==== GIVEN DATA ====
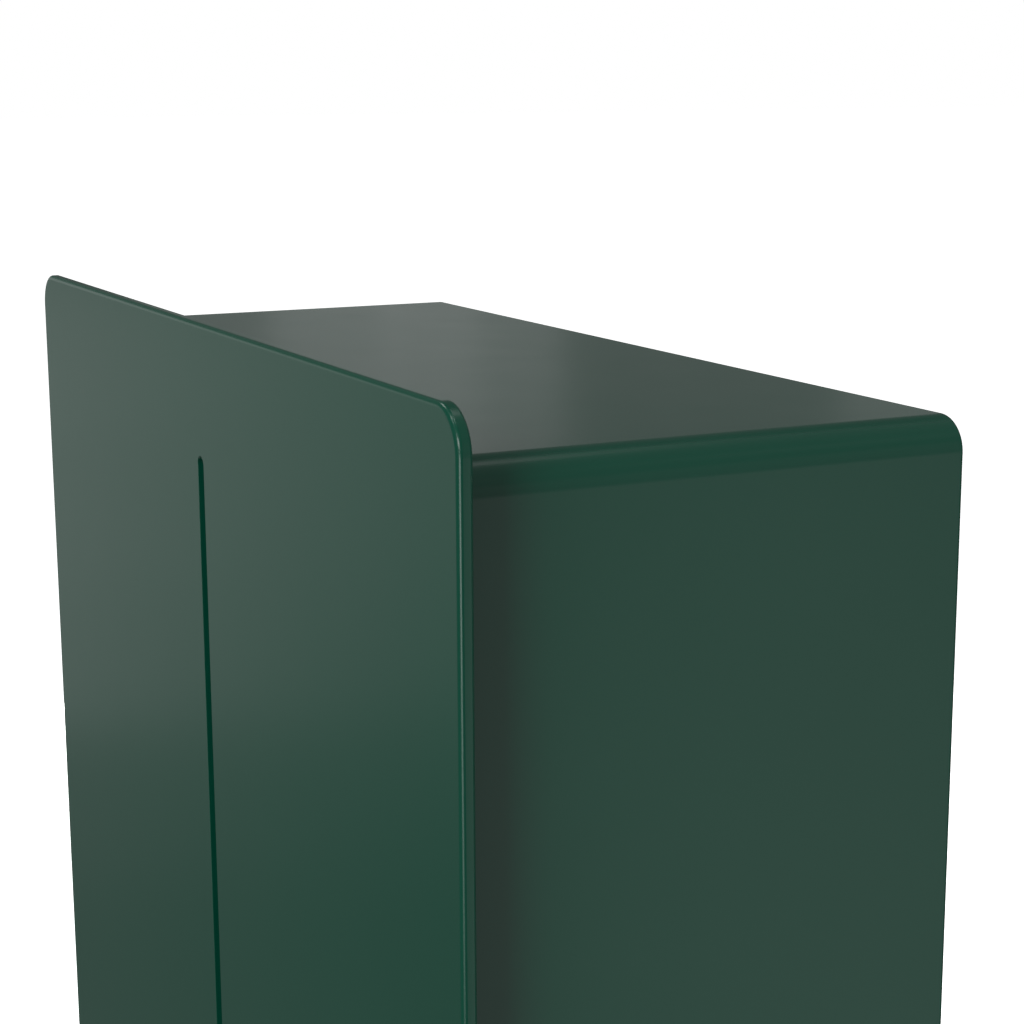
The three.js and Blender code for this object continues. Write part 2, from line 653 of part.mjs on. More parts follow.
// A quarter turn of sheet about the pivot, from the skin down to the pivot's level behind it.
function flapRearBend() {
  const half = earOuter;
  const inner = FLAP_BEND_RADIUS - FLAP_SHEET;
  const across = past([-half, half]);
  const tube = cut(
    barX(FLAP_BEND_RADIUS, [-half, half], 0, 0, ROUND_SIDES),
    barX(inner, across, 0, 0, ROUND_SIDES),
  );
  const below = box(across, [-bendRoom, bendRoom], [-bendRoom, 0]);
  const ahead = box(across, [-bendRoom, 0], [-bendRoom, bendRoom]);
  return cut(tube, below, ahead);
}

function flapEar(side) {
  const span = side > 0 ? [earInner, earOuter] : [-earOuter, -earInner];
  const plate = box(span, [-FLAP_EAR.halfDepth, 0], [0, FLAP_BEND_RADIUS - FLAP_SHEET / 2]);
  const round = barX(FLAP_EAR.halfDepth, span, 0, 0, ROUND_SIDES);
  const above = box(past(span), [-bendRoom, bendRoom], [FLAP_BEND_RADIUS, bendRoom]);
  return cut(join(plate, round), above);
}

function mailFlap() {
  const top = FLAP_BEND_RADIUS;
  const skin = [top - FLAP_SHEET, top];
  const front = PLATE_BACK + APERTURE.front - FLAP_FRONT_OVERLAP - flapPivotY;
  const wing = APERTURE.width / 2 + FLAP_SIDE_OVERLAP;
  const gripTop = top + GRIP.height;
  const gripHalf = GRIP.width / 2;
  const pieces = [
    box([-wing, wing], [front, -FLAP_WING_NOTCH], skin),
    box([-earOuter, earOuter], [front, 0], skin),
    flapRearBend(),
    flapEar(1),
    flapEar(-1),
    box([-gripHalf, gripHalf], [front, front + FLAP_SHEET], [skin[0], gripTop]),
    box([-gripHalf, gripHalf], [front, front + GRIP.fold], [gripTop - FLAP_SHEET, gripTop]),
  ];
  const bore = barX(FLAP_PIN.boreRadius, past([-wing, wing]));
  return cut(join(...pieces), bore);
}

// An angle under the casing's top whose upright stands inside the end of the aperture.
function flapBracket(side) {
  const edge = APERTURE.width / 2 - BRACKET.gap;
  const under = HALF_HEIGHT - SHEET - flapPivotZ;
  const mirrored = ([a, b]) => (side > 0 ? [a, b] : [-b, -a]);
  const alongY = [-BRACKET.depth / 2, BRACKET.depth / 2];
  const uprightTop = HALF_HEIGHT - flapPivotZ;
  const uprightY = [alongY[0], BRACKET.behindPivot];
  const upright = box(mirrored([edge - SHEET, edge]), uprightY, [under - BRACKET.drop, uprightTop]);
  const flange = box(mirrored([edge - SHEET, edge + BRACKET.flange]), alongY, [under - SHEET, under]);
  return cut(join(upright, flange), barX(FLAP_PIN.boreRadius, mirrored([earInner, edge + BEYOND])));
}

function flapPin(side) {
  const [inner, outer] = [earInner - FLAP_PIN.inward, APERTURE.width / 2 - BRACKET.gap];
  return barX(FLAP_PIN.radius, side > 0 ? [inner, outer] : [-outer, -inner]);
}

const flap = groupAt(mailbox, 0, flapPivotY, flapPivotZ);
place(flap, "mail_flap", mailFlap(), MATERIALS.casing);
for (const [name, side] of [["left", -1], ["right", 1]]) {
  place(flap, `flap_bracket_${name}`, flapBracket(side), MATERIALS.inner);
  place(flap, `flap_pin_${name}`, flapPin(side), MATERIALS.steel);
}

export default mailbox;
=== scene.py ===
# The looks of the wall mounted mailbox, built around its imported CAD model.
# Shapes are worked out in millimetres in the CAD frame and turned into metres as each mesh is made.
import json
import math

import bmesh
import bpy
from mathutils import Matrix, Vector


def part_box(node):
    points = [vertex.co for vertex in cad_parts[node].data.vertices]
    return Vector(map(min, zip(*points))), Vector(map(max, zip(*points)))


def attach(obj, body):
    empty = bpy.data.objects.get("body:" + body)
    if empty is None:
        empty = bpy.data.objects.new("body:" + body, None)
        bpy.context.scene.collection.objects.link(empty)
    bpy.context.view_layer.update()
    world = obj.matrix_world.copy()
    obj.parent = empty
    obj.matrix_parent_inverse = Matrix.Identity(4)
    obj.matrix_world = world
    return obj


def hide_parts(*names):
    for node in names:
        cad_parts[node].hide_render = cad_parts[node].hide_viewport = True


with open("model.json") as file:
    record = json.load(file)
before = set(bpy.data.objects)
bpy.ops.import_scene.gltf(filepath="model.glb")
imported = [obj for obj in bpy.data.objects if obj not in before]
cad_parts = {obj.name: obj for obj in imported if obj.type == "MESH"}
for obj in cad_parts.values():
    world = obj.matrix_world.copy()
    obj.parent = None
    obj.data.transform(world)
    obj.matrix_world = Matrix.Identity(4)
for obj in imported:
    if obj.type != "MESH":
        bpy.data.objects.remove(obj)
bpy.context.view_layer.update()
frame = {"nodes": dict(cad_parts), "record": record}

MM = 0.001
RECORD = frame["record"]
BODY_OF = {node: body for body, nodes in RECORD["behaviour"]["bodies"].items() for node in nodes}

# ---- Sizes that more than one piece uses, in millimetres ----
# Outlines come from the CAD nodes; smaller details, which the CAD leaves out, have their own sizes.


def box(node):
    """The lowest and highest corner of a CAD node."""
    low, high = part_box(node)
    return low / MM, high / MM


def middle(node):
    low, high = box(node)
    return (low + high) / 2


def nodes_named(start):
    """The CAD nodes whose names begin with these letters, in the frame's order."""
    return [node for node in frame["nodes"] if node.startswith(start)]


PLATE_LOW, PLATE_HIGH = box("door_plate")
PLATE_FRONT = PLATE_LOW.y
PLATE_THICKNESS = 4
PLATE_BACK = PLATE_FRONT + PLATE_THICKNESS

SHELL_LOW, SHELL_HIGH = box("casing_shell")
SHELL_RADIUS = 9.5
SHEET = 1.5
APERTURE_HALF_WIDTH = 116

WALL_HOLE_RADIUS = 3.5
STUD_HOLE_RADIUS = 1.75
RIVET_BORE_RADIUS = 2
LOCK_HOLE_RADIUS = 8.25

# Edges of cut sheet, of small parts and of hinge leaves, bends of folded sheet, edges of holes
SHEET_EDGE = 0.25
SMALL_EDGE = 0.2
LEAF_EDGE = 0.3
BEND_RADIUS = 2.0
HOLE_EDGE = 0.2

# How many steps a rounding takes, from a hinge's edge up to a plate's corner, and how many
# sides a round body, a small round body and a nut have
COARSE_STEPS = 3
SMALL_STEPS = 4
EDGE_STEPS = 5
CROWN_STEPS = 6
BEND_STEPS = 8
FILLET_STEPS = 10
CORNER_STEPS = 16
ROUND_SIDES = 64
SMALL_SIDES = 40
HEX_SIDES = 6

# The share of its half width that rounds an end, so that its two corners keep apart
NEARLY_ROUND = 0.999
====
- **REQUEST**
Exactly as written, quote the lines from the one that has "const flap = groupAt(mailbox, 0, flapPivotY, flapPivotZ);" down to the one that has "cad_parts[node].hide_render = cad_parts[node].hide_viewport", and include both.

- **RESPONSE**
const flap = groupAt(mailbox, 0, flapPivotY, flapPivotZ);
place(flap, "mail_flap", mailFlap(), MATERIALS.casing);
for (const [name, side] of [["left", -1], ["right", 1]]) {
  place(flap, `flap_bracket_${name}`, flapBracket(side), MATERIALS.inner);
  place(flap, `flap_pin_${name}`, flapPin(side), MATERIALS.steel);
}

export default mailbox;
=== scene.py ===
# The looks of the wall mounted mailbox, built around its imported CAD model.
# Shapes are worked out in millimetres in the CAD frame and turned into metres as each mesh is made.
import json
import math

import bmesh
import bpy
from mathutils import Matrix, Vector


def part_box(node):
    points = [vertex.co for vertex in cad_parts[node].data.vertices]
    return Vector(map(min, zip(*points))), Vector(map(max, zip(*points)))


def attach(obj, body):
    empty = bpy.data.objects.get("body:" + body)
    if empty is None:
        empty = bpy.data.objects.new("body:" + body, None)
        bpy.context.scene.collection.objects.link(empty)
    bpy.context.view_layer.update()
    world = obj.matrix_world.copy()
    obj.parent = empty
    obj.matrix_parent_inverse = Matrix.Identity(4)
    obj.matrix_world = world
    return obj


def hide_parts(*names):
    for node in names:
        cad_parts[node].hide_render = cad_parts[node].hide_viewport = True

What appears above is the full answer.